Well, gonna go now. Very tired. Oh to AmyO: TRCH is where Craig went, they didn't hold him. He had even admitted being suicidal in front of the police who took him there. I'm sorry for what you had to go through there. Never thought I'd see someone from GP on here lol.

Night!
Robin
 
Hi Robin,

I haven't had a tooth out for a very long time but do remember it's just not pleasant so can't imagine your long ordeal! Hopefully it won't be long before it's all taken care of and you're smiling again with teeth which will cause you no more problems. It's nice to see you back here, and I hope it's some company and comfort as you go through all this.

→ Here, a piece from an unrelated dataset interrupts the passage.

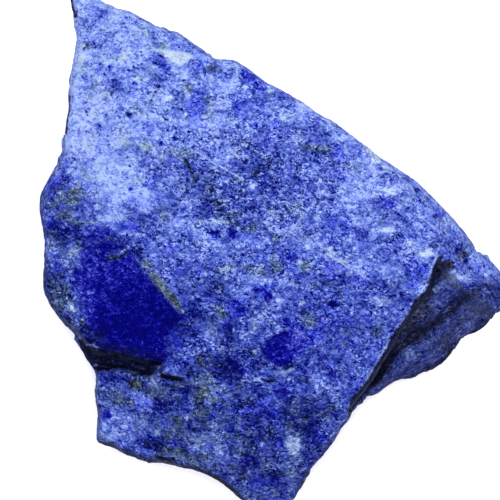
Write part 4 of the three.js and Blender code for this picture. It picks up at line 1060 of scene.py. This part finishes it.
att_a = node("ShaderNodeAttribute", attribute_name="rock_a")
att_b = node("ShaderNodeAttribute", attribute_name="rock_b")
att_c = node("ShaderNodeAttribute", attribute_name="rock_c")
sa, sb, sc_ = split(att_a.outputs["Color"]), split(att_b.outputs["Color"]), split(att_c.outputs["Color"])
A_LIGHT, A_GRAIN, A_SPECK, A_DEEP = sa[0], times(sa[1], 2.0), sa[2], att_a.outputs["Alpha"]
A_GREEN, A_DARK, A_WHITE, A_VIVID = sb[0], sb[1], sb[2], att_b.outputs["Alpha"]
A_DLIGHT, A_SHADE = sc_[0], sc_[1]
A_SIDE, A_HAIR = sc_[2], att_c.outputs["Alpha"]

# the grain fields are bent a little, so that no grain is round
bend = node("ShaderNodeTexNoise", noise_dimensions="3D")
link(moved((6, 40, 3)), bend.inputs["Vector"])
bend.inputs["Scale"].default_value = 1.5
bend.inputs["Detail"].default_value = 2.0
bv = node("ShaderNodeVectorMath", operation="MULTIPLY_ADD")
link(bend.outputs["Color"], bv.inputs[0])
bv.inputs[1].default_value = (0.9, 0.9, 0.9)
link(mm, bv.inputs[2])
mm_bent = bv.outputs[0]


def bent(offset):
    n = node("ShaderNodeVectorMath", operation="ADD")
    link(mm_bent, n.inputs[0])
    n.inputs[1].default_value = offset
    return n.outputs[0]


cloud = centred(noise_tex(mm, 0.24, 4, 0.75, 0.6))
patchy = centred(noise_tex(moved((31, 7, 3)), 0.62, 4, 0.80, 0.9))
blotch = centred(noise_tex(bent((17, 27, 13)), 1.15, 2, 0.85, 0.6))
fine = centred(noise_tex(bent((5, 17, 9)), 2.3, 2, 0.90, 0.5))
grit1 = split(cells(bent((2, 3, 4)), 3.9).outputs["Color"])
grit2 = split(cells(bent((12, 8, 1)), 1.8).outputs["Color"])
tiny, crumb = centred(grit1[0]), centred(grit2[0])
ragged = centred(noise_tex(moved((8, 2, 19)), 1.5, 3, 0.8))     # for the edges of every patch

K_CLOUD, K_PATCH, K_BLOTCH, K_FINE, K_TINY, K_CRUMB = 0.75, 1.02, 0.62, 1.08, 0.48, 0.18
level = total_of(A_LIGHT, times(cloud, K_CLOUD), times(patchy, K_PATCH))
# pale rock and blue rock meet at an edge, and so do blue and navy
pale_part = span(level, 0.55, 0.68, 0.0, 1.0, "SMOOTHSTEP")
navy_part = span(level, 0.22, 0.34, 1.0, 0.0, "SMOOTHSTEP")
level = total_of(level, times(math_node("SUBTRACT", pale_part, 0.5), 0.07), times(navy_part, -0.05), 0.025)
coarse_or_fine = span(noise_tex(moved((41, 6, 29)), 0.45, 2, 0.7), 0.36, 0.64, 0.50, 1.45)
calm = span(level, 0.55, 0.85, 1.0, 0.84)
grainy = times(times(total_of(times(fine, K_FINE), times(tiny, K_TINY), times(crumb, K_CRUMB)), coarse_or_fine), calm)
t = total_of(level, times(blotch, K_BLOTCH), times(grainy, A_GRAIN))

# dark specks: small grains, each cell with one or none, in drifts
sp = cells(bent((11, 5, 2)), 1.45)
sps = split(sp.outputs["Color"])
dot = math_node("SUBTRACT", times(sps[1], 0.40), sp.outputs["Distance"])
dot = span(dot, -0.03, 0.06, 0, 1, "SMOOTHSTEP")
drift = span(noise_tex(moved((14, 25, 36)), 0.5, 2, 0.7), 0.38, 0.62, 0.35, 1.5)
specks = times(dot, math_node("LESS_THAN", sps[0], times(A_SPECK, drift)))
t = math_node("SUBTRACT", t, times(specks, times(math_node("ADD", sps[2], 0.35), 0.44)))
# and pale ones, fewer: pale grains, partly painted sparkle of crystal faces
gl = cells(bent((4, 15, 22)), 1.25)
gls = split(gl.outputs["Color"])
glint = math_node("SUBTRACT", times(gls[1], 0.26), gl.outputs["Distance"])
glint = times(span(glint, -0.03, 0.06, 0, 1, "SMOOTHSTEP"), math_node("LESS_THAN", gls[0], 0.20))
t = math_node("ADD", t, times(glint, 0.24))

base = ramp(t, [(0.0, (0, 2, 94)), (0.06, (3, 9, 110)), (0.14, (17, 27, 133)), (0.26, (38, 52, 159)), (0.37, (58, 75, 185)), (0.48, (80, 99, 209)),
                (0.59, (101, 124, 231)), (0.70, (125, 150, 250)), (0.81, (150, 176, 264)), (0.91, (171, 197, 270)), (1.0, (194, 218, 274))])

# hue drifts at the size of grains and of blotches
hue1 = centred(noise_tex(moved((3, 33, 12)), 0.34, 4, 0.66, 0.8))
hue2 = centred(noise_tex(moved((23, 3, 41)), 0.38, 4, 0.66, 0.8))
cell_h = centred(grit2[1])
f_vivid = span(total_of(A_VIVID, times(hue1, 2.6), times(cell_h, 0.22)), 0.34, 0.90, 0.0, 1.0, "SMOOTHSTEP")
f_green = span(total_of(A_GREEN, times(hue2, 1.9), times(cell_h, -0.16)), 0.26, 0.88, 0.0, 0.95, "SMOOTHSTEP")
base = mix(f_vivid, base, ramp(t, [(0.0, (0, 0, 120)), (0.14, (10, 15, 152)), (0.26, (30, 36, 182)), (0.37, (50, 61, 210)), (0.48, (70, 85, 234)), (0.59, (92, 110, 252)),
                                   (0.72, (119, 142, 262)), (1.0, (172, 196, 274))]))
base = mix(f_green, base, ramp(t, [(0.0, (10, 18, 46)), (0.14, (22, 33, 70)), (0.26, (42, 57, 100)), (0.37, (63, 81, 127)), (0.48, (86, 107, 151)), (0.59, (106, 130, 174)),
                                   (0.75, (138, 164, 208)), (1.0, (196, 220, 236))]))
olive = ramp(t, [(0.0, (28, 34, 40)), (0.35, (66, 78, 88)), (0.6, (104, 122, 126)), (0.85, (146, 168, 168)), (1.0, (200, 220, 212))])
base = mix(span(math_node("ADD", A_GREEN, times(ragged, 0.8)), 0.68, 1.0, 0.0, 0.70), base, olive)

# ultramarine
t_deep = total_of(times(fine, 1.2), times(tiny, 0.30), times(crumb, 0.14), times(blotch, 0.8), times(patchy, 0.7), times(glint, 0.16), A_DLIGHT)
ultra = ramp(t_deep, [(0.0, (0, 0, 92)), (0.30, (0, 0, 113)), (0.45, (6, 6, 134)), (0.60, (19, 21, 164)), (0.78, (52, 58, 202)), (1.0, (130, 140, 240))])
f_deep = span(total_of(A_DEEP, times(ragged, 1.1), times(patchy, 0.5), times(fine, 0.5)), 0.30, 0.70, 0.0, 1.0, "SMOOTHSTEP")
base = mix(f_deep, base, ultra)
f_white = span(math_node("ADD", A_WHITE, times(total_of(ragged, times(fine, 0.7), times(crumb, 0.2)), 0.9)), 0.22, 0.62, 0.0, 0.95, "SMOOTHSTEP")
f_white = times(f_white, span(A_WHITE, 0.02, 0.2))
base = mix(f_white, base, ramp(t, [(0.0, (98, 122, 200)), (0.35, (142, 169, 238)), (0.6, (178, 204, 254)), (1.0, (222, 242, 268))]))
# painted shade: sheltered rock turns navy
base = mix(times(A_SHADE, 0.97), base, ramp(t, [(0.0, (6, 6, 30)), (0.2, (18, 20, 60)), (0.4, (34, 40, 96)), (0.6, (58, 66, 132)), (1.0, (120, 132, 190))]))
f_dark = span(total_of(A_DARK, times(ragged, 0.40), times(patchy, 0.20)), 0.18, 0.74, 0.0, 0.97, "SMOOTHSTEP")
thin = times(span(total_of(patchy, times(hue1, 0.8), times(blotch, 0.5)), -0.20, 0.06, 0.0, 0.20), span(A_SHADE, 0.46, 0.60))
f_dark = times(f_dark, math_node("SUBTRACT", 1.0, thin))
# painted shadow, near black, in crevices and the undercut
shadow_black = ramp(t, [(0.0, (4, 4, 16)), (0.45, (13, 15, 40)), (0.7, (28, 31, 66)), (1.0, (70, 78, 130))])
# brownish painted shade in the recess and along the rims
brown_shade = ramp(t, [(0.0, (16, 17, 30)), (0.30, (33, 36, 54)), (0.50, (48, 52, 80)), (0.75, (74, 80, 120)), (1.0, (120, 128, 160))])
base = mix(f_dark, base, mix(span(A_SHADE, 0.10, 0.45), shadow_black, brown_shade))
off = math_node("ABSOLUTE", math_node("ADD", times(math_node("SUBTRACT", A_SIDE, 0.5), 8.0), times(ragged, 1.6)))
hair = span(off, 1.35, 0.55, 0.0, 1.0, "SMOOTHSTEP")
strength = times(math_node("SUBTRACT", A_HAIR, 0.5), 2.0)
uneven = span(noise_tex(moved((1, 44, 7)), 1.1, 3, 0.8), 0.36, 0.50, 0.50, 1.0)
whole = math_node("MAXIMUM", uneven, span(strength, 0.86, 0.97))
base = mix(times(times(hair, whole), span(strength, 0.0, 1.0)), base, ramp(t, [(0.0, (3, 3, 16)), (0.5, (12, 14, 42)), (1.0, (40, 46, 90))]))
base = mix(times(times(hair, uneven), span(strength, 0.0, -1.0)), base, ramp(t, [(0.0, (120, 146, 208)), (0.5, (168, 195, 246)), (1.0, (216, 236, 262))]))

bsdf = node("ShaderNodeBsdfPrincipled")
link(base, bsdf.inputs["Base Color"])
rough = math_node("MAXIMUM", span(total_of(fine, times(crumb, 0.6)), -0.4, 0.4, 0.55, 0.90), f_dark)
link(rough, bsdf.inputs["Roughness"])
bsdf.inputs["Specular IOR Level"].default_value = 0.02

bump1 = node("ShaderNodeBump")
bump1.inputs["Strength"].default_value = 0.8
bump1.inputs["Distance"].default_value = 0.00014
height = total_of(times(crumb, 0.7), times(tiny, 0.4), times(fine, 1.5), times(noise_tex(moved((9, 1, 6)), 5.5, 2, 0.6), 0.7))
link(height, bump1.inputs["Height"])
link(bump1.outputs[0], bsdf.inputs["Normal"])
out = node("ShaderNodeOutputMaterial")
link(bsdf.outputs[0], out.inputs["Surface"])

stone = bpy.data.objects.new("lapis_rock", mesh)
bpy.context.scene.collection.objects.link(stone)
mesh.materials.append(mat)
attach(stone, "root")
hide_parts("lapis_stone")

# ---------------------------------------------------------------- floor, light, camera
fm = bpy.data.meshes.new("floor")
R = 3.0
fm.from_pydata([(-R, -R, 0), (R, -R, 0), (R, R, 0), (-R, R, 0)], [], [(0, 1, 2, 3)])
floor = bpy.data.objects.new("floor", fm)
bpy.context.scene.collection.objects.link(floor)
pale = bpy.data.materials.new("pale_floor")
pale.use_nodes = True
pb = pale.node_tree.nodes["Principled BSDF"]
pb.inputs["Base Color"].default_value = (0.98, 0.98, 0.98, 1)
pb.inputs["Roughness"].default_value = 0.9
pb.inputs["Specular IOR Level"].default_value = 0.1
fm.materials.append(pale)

scene = bpy.context.scene
world = bpy.data.worlds.new("studio")
scene.world = world
world.use_nodes = True
wn, wl = world.node_tree.nodes, world.node_tree.links
sky = wn["Background"]
sky.inputs["Color"].default_value = (1, 1, 1, 1)
# white walls all round, a dimmer ceiling
wc = wn.new("ShaderNodeTexCoord")
wx = wn.new("ShaderNodeSeparateXYZ")
wm = wn.new("ShaderNodeMapRange")
wm.interpolation_type = "SMOOTHSTEP"
for key_, val in (("From Min", 0.10), ("From Max", 0.60), ("To Min", 1.28), ("To Max", 0.39)):
    wm.inputs[key_].default_value = val
wl.new(wc.outputs["Generated"], wx.inputs[0])
wl.new(wx.outputs["Z"], wm.inputs["Value"])
wl.new(wm.outputs["Result"], sky.inputs["Strength"])

from mathutils import Vector


def area(name, where, size_, power):
    d = bpy.data.lights.new(name, "AREA")
    d.shape = "DISK"
    d.size = size_
    d.energy = power
    o = bpy.data.objects.new(name, d)
    o.location = where
    o.rotation_euler = (Vector((0, 0, 0.02)) - Vector(where)).to_track_quat("-Z", "Y").to_euler()
    scene.collection.objects.link(o)


area("overhead", (0.0, 0.05, 2.75), 0.9, 93.5)
area("key", (0.25, 1.05, 1.05), 0.7, 8.0)

cam_d = bpy.data.cameras.new("camera")
cam = bpy.data.objects.new("camera", cam_d)
scene.collection.objects.link(cam)
AIM = np.array([(250 - CENTRE_U) * UNIT, (CENTRE_V - 250) * UNIT, 34.0]) - SHIFT
HEIGHT = 2.5
cam.location = (AIM[0] / 1000, AIM[1] / 1000, HEIGHT)
cam.rotation_euler = (0, 0, 0)
cam_d.sensor_width = 36.0
cam_d.lens = 36.0 * (HEIGHT - AIM[2] / 1000) / (500 * UNIT / 1000)
cam_d.clip_end = 20.0
scene.camera = cam

scene.view_settings.view_transform = "Standard"
scene.view_settings.look = "None"
scene.view_settings.exposure = 0.0
scene.view_settings.gamma = 1.0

Please do try to take extra wonderful care of yourself where you can, and I'll be thinking of you.

Anni
 
I can't handle all this stress. I have nowhere to live in about a week, my mom says I can't stay longer. My brother has other places to live but she's going to let him stay there. I'm not going to have anything left. It doesn't matter what I do anymore. By the time they are finishing my dental work ill be in a shelter. How are you supposed to feel like anybody cares if nobody even cares if you have a place to sleep? It doesn't seem to matter how hard I try. What the hell am I supposed to do?
 
That sounds more than awful. Is there any possible chance she'll see that you'd be nowhere, and at least let you stay there until there really is somewhere you can be, Robin? Is there any friend who might be able to find a couch for the moment, or spare room until you heal properly and are on your feet? It's tough to feel as if anyone cares, I know, when in the midst of things which hurt so much from family, of all people on the planet but you do matter very much. I know it doesn't feel that way because of other's actions but that's their genuine problem. They've caused very real problems for you, however. I'm so sorry. I've seen your compassion for another human being, and hope this can come back somehow to bring you a solution to a horrible worry.